Romancière, professeur de littérature, académicienne, cinéaste, pressentie souvent pour le prix Nobel de littérature, le fait d’arme qu’elle goutta sans doute le plus fut le prix de la critique internationale à la Biennale de Venise pour son film La nouba des femmes sur le Mont Chenoua en 1979. Ce documentaire, qui secoua la critique et les conservatismes, fit entrer par effraction dans l’inconscient collectif les femmes jusque-là invisibles du Mont Chenoua, debout et fières, comme des portes drapeaux de millions d’Algériennes en qui Assia Djebar reconnut des sœurs de combat.

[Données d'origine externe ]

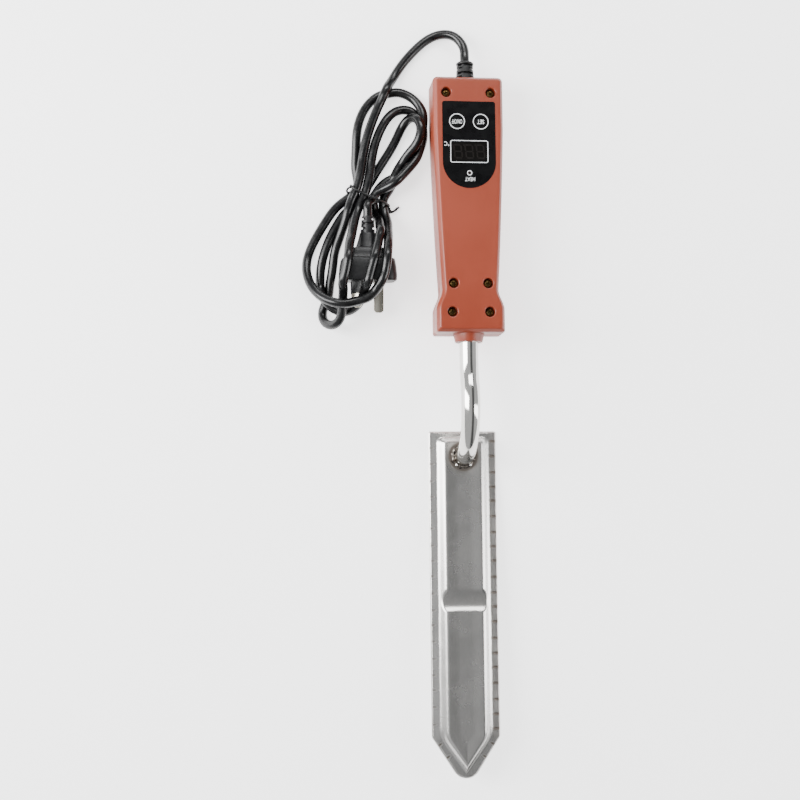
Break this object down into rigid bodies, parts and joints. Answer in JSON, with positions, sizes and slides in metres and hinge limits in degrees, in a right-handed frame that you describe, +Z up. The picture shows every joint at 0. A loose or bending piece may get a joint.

Pour la défenseuse du peuple algérien, la protectrice des libertés des femmes face à la soumission, la voix dans son oralité est l’outil de la conquête de la liberté. Dans Femmes d’Alger dans leur appartement (1980), un protagoniste dit "Je ne vois pour les femmes arabes qu’un seul moyen de tout débloquer: parler, parler sans cesse d’hier et d’aujourd’hui, parler entre nous, dans les gynécées, les traditionnels et ceux des HLM entre nous et regarder. Regarder dehors, regarder des murs et des prisons ! Femme- regard et femme-voix."

Aujourd’hui, le temps de la reconnaissance et de la transmission est venu. Assia Djebar a vécu à Paris, ville-monde, pendant de longues années. Et juste retour des choses, Paris qu’elle aimait tant, va lui rendre l’hommage qu’elle mérite pour avoir fait rayonner la langue française et son académie. De nombreuses personnalités seront présentes au Petit Palais-Musée des Beaux-arts, ce mercredi 10 février 2016: Laure Adler, Michelle Perrot, Maissa Bey, Daniel Mesguich, Djurdura, Mireille Calle-Gruber, Amel Chaouati comme des passeurs, pour perpétuer l’écho de "l’inconsolable" Assia et de "l’intransigeante" Djebar.